Despite County Council’s shocking decision last November to honour and support Macdonald’s legacy of British Christian colonialism, “a wave of colonial cleansing” is moving through Prince Edward County. It’s clearing the landscape of the traditional emblems of colonialism, while burying Shire Hall in the ignominious debris of history. It began on Picton’s Main Street in 2013, when a derelict Christian church symbolizing the state’s Christian power structure responsible for the destruction of millions of indigenous Canadian lives, finally went down. The long overdue demolition of the privately owned building was opposed by a few colonial die-hards who refused to let it disappear from a streetscape that has changed radically since the church was constructed.

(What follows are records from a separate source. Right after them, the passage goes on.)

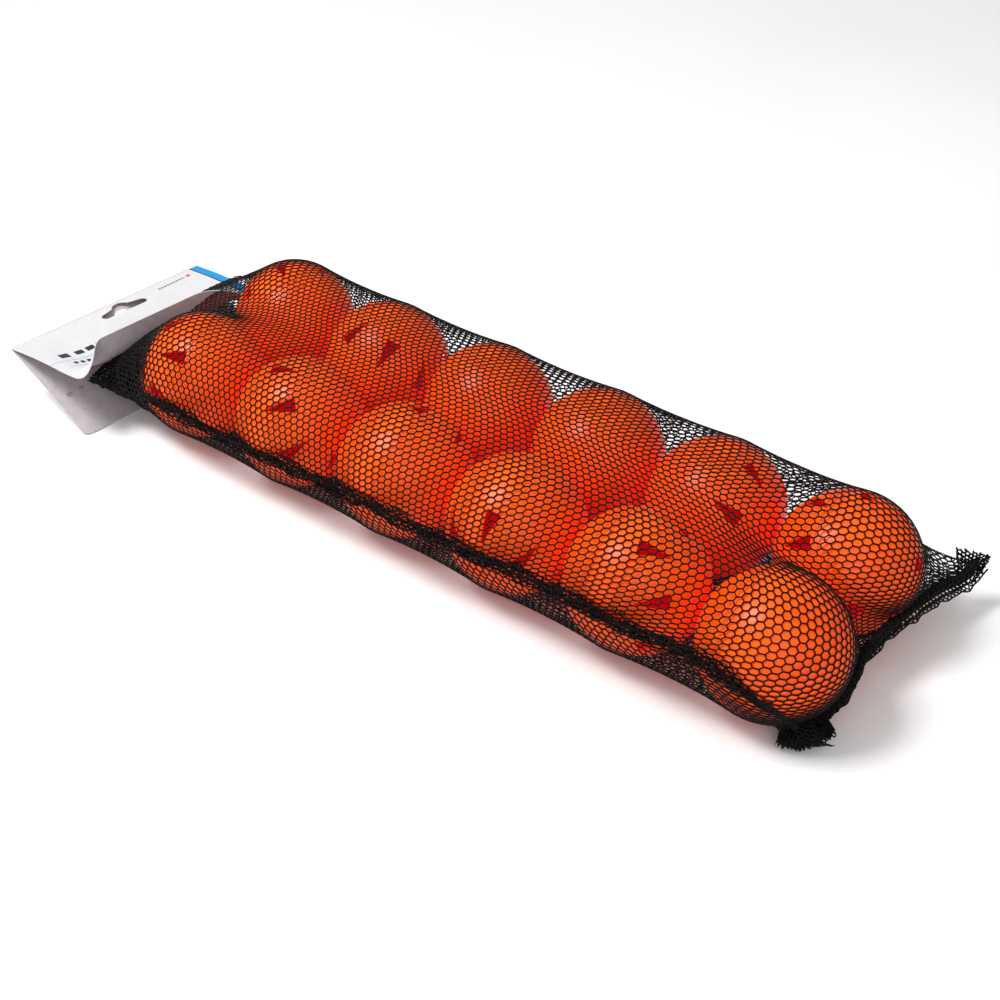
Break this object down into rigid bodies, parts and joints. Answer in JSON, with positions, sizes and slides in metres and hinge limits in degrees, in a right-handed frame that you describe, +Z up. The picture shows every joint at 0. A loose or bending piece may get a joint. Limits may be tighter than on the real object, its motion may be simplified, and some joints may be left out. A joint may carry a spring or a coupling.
{
  "type": "mesh ball bag",
  "caption": "Black knotted mesh tube bag that holds hollow perforated practice balls in two rows, sewn shut at one end and stapled into a folded hanging header card.",
  "frame": {"origin": "centre of the bounding box, on the floor that the bag lies on", "axes": "+X along the bag towards its sewn end, +Y across towards the back row of balls, +Z up"},
  "size_m": [0.5268, 0.1926, 0.0724],
  "materials": {
    "ball_plastic": "satin moulded polyethylene",
    "net_cord": "knotted black polyester net",
    "sewing_thread": "black sewing thread",
    "card_board": null,
    "staple_wire": "galvanised wire"
  },
  "bodies": {
    "bag": {"net_tube": "net_cord", "side_gather": "net_cord", "end_seam": "net_cord", "seam_thread": "sewing_thread", "net_selvage": "net_cord", "corner_ear_front": "net_cord", "corner_ear_back": "net_cord", "card_rear_flap": "card_board", "mouth_gather": "net_cord", "staple_near": "staple_wire", "staple_far": "staple_wire"},
    "card_flap": {"card_front_flap": "card_board"},
    "ball_front_1": {"ball_front_1": "ball_plastic"},
    "ball_front_2": {"ball_front_2": "ball_plastic"},
    "ball_front_3": {"ball_front_3": "ball_plastic"},
    "ball_front_4": {"ball_front_4": "ball_plastic"},
    "ball_front_5": {"ball_front_5": "ball_plastic"},
    "ball_front_6": {"ball_front_6": "ball_plastic"},
    "ball_back_1": {"ball_back_1": "ball_plastic"},
    "ball_back_2": {"ball_back_2": "ball_plastic"},
    "ball_back_3": {"ball_back_3": "ball_plastic"},
    "ball_back_4": {"ball_back_4": "ball_plastic"},
    "ball_back_5": {"ball_back_5": "ball_plastic"},
    "ball_back_6": {"ball_back_6": "ball_plastic"}
  },
  "joints": [
    {"name": "card_flap_fold", "type": "hinge", "parent": "bag", "child": "card_flap", "pos_m": [-0.25876, -0.02417, 0.03215], "axis": [-0.075, -0.9972, 0], "range_deg": [0, 60]},
    {"name": "ball_front_1_roll", "type": "hinge", "parent": "bag", "child": "ball_front_1", "pos_m": [-0.15006, -0.04562, 0.0362], "axis": [0, 0, 1], "continuous": true},
    {"name": "ball_front_2_roll", "type": "hinge", "parent": "bag", "child": "ball_front_2", "pos_m": [-0.07466, -0.04572, 0.0362], "axis": [0, 0, 1], "continuous": true},
    {"name": "ball_front_3_roll", "type": "hinge", "parent": "bag", "child": "ball_front_3", "pos_m": [-0.00156, -0.04532, 0.0362], "axis": [0, 0, 1], "continuous": true},
    {"name": "ball_front_4_roll", "type": "hinge", "parent": "bag", "child": "ball_front_4", "pos_m": [0.07044, -0.04562, 0.0362], "axis": [0, 0, 1], "continuous": true},
    {"name": "ball_front_5_roll", "type": "hinge", "parent": "bag", "child": "ball_front_5", "pos_m": [0.14134, -0.04522, 0.0362], "axis": [0, 0, 1], "continuous": true},
    {"name": "ball_front_6_roll", "type": "hinge", "parent": "bag", "child": "ball_front_6", "pos_m": [0.21344, -0.04452, 0.0362], "axis": [0, 0, 1], "continuous": true},
    {"name": "ball_back_1_roll", "type": "hinge", "parent": "bag", "child": "ball_back_1", "pos_m": [-0.15176, 0.02868, 0.0362], "axis": [0, 0, 1], "continuous": true},
    {"name": "ball_back_2_roll", "type": "hinge", "parent": "bag", "child": "ball_back_2", "pos_m": [-0.07696, 0.02598, 0.0362], "axis": [0, 0, 1], "continuous": true},
    {"name": "ball_back_3_roll", "type": "hinge", "parent": "bag", "child": "ball_back_3", "pos_m": [-0.00346, 0.02578, 0.0362], "axis": [0, 0, 1], "continuous": true},
    {"name": "ball_back_4_roll", "type": "hinge", "parent": "bag", "child": "ball_back_4", "pos_m": [0.06854, 0.02578, 0.0362], "axis": [0, 0, 1], "continuous": true},
    {"name": "ball_back_5_roll", "type": "hinge", "parent": "bag", "child": "ball_back_5", "pos_m": [0.13944, 0.02608, 0.0362], "axis": [0, 0, 1], "continuous": true},
    {"name": "ball_back_6_roll", "type": "hinge", "parent": "bag", "child": "ball_back_6", "pos_m": [0.21174, 0.02618, 0.0362], "axis": [0, 0, 1], "continuous": true}
  ]
}
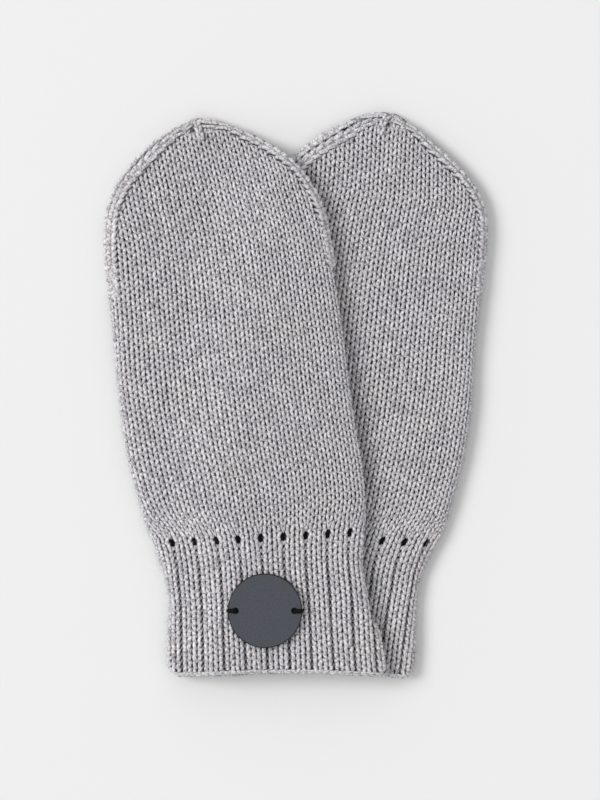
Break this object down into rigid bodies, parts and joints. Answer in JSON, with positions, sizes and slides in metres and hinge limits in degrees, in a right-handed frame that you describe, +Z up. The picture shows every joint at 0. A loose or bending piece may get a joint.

A handful of local Supremacists launched a hostile takeover of hundreds of business properties on Main Street in 2014, when they forced the owners to surrender their property rights. There is no gratitude or compensation for this unnecessary loss, and now we’re stuck with another delusion called the Heritage District. In 2020, the Macdonald shrine to British Supremacy went down. It represented the social delusion that empowered the political and spiritual domination of indigenous and non-indigenous Canadians.
My letter to the Gazette about three years ago suggested removing the Macdonald shrine to avoid or reduce the predictable public condemnation and humiliation we experienced last year because of its presence. Despite the efforts of Council to prevent this County’s transition from colonial to ethical governance, the transformative power of truth in the TRR, combined with a visit from a thousand silent healers from the BLM movement, has overwhelmed this Council’s self-serving political agenda. When ethical persuasion failed to move Council to relocate the Macdonald shrine, the shame of hundreds of child graves worked almost overnight. Great changes are taking place without Council’s input or approval, as Shire Hall’s self-isolation from the political realities in this community and country, renders it moribund.
Canada’s oldest colonial paper, has closed its Main Street offices, to operate remotely. The Picton Gazette has supported colonial governance from 1830 until recently. A lack of basic essentials like public washrooms in Picton’s business district until two years ago, is material proof that every local government since the Loyalists, has continued to govern with a colonial mindset that puts government first, rather than a democratic mindset committed to serving the essential needs of the public first. The Macdonald statue appeared before a modest set of washrooms finally appeared in Benson Park a couple of years ago.
An absence of signage on Main Street ensured their secluded secrecy. As the old symbols of British colonial power disappear from the County’s landscape, we see a process of environmental sanitation unfolding as the old social delusions that were once embedded in them, and which have harmed this community, and others, for generations disappear. Perhaps now, the great colonial wounds that were inflicted on both indigenous and white Canadian families will begin to heal more quickly.
Once we push or pull our governments onto the ethical path, we will find new ways to release the old harmful beliefs and delusions, and grow a healing culture with compassionate humanism. For nearly two centuries, the Picton Gazette helped shape County thinking, feeling, and identity. Will a downsized Gazette with a new perspective on our history, reinvent itself, and move from a traditionally colonial paper that has faithfully served colonial governments, to a genuine community newspaper that is finally willing to challenge government decisions, and hold Council seriously accountable on behalf of all County residents?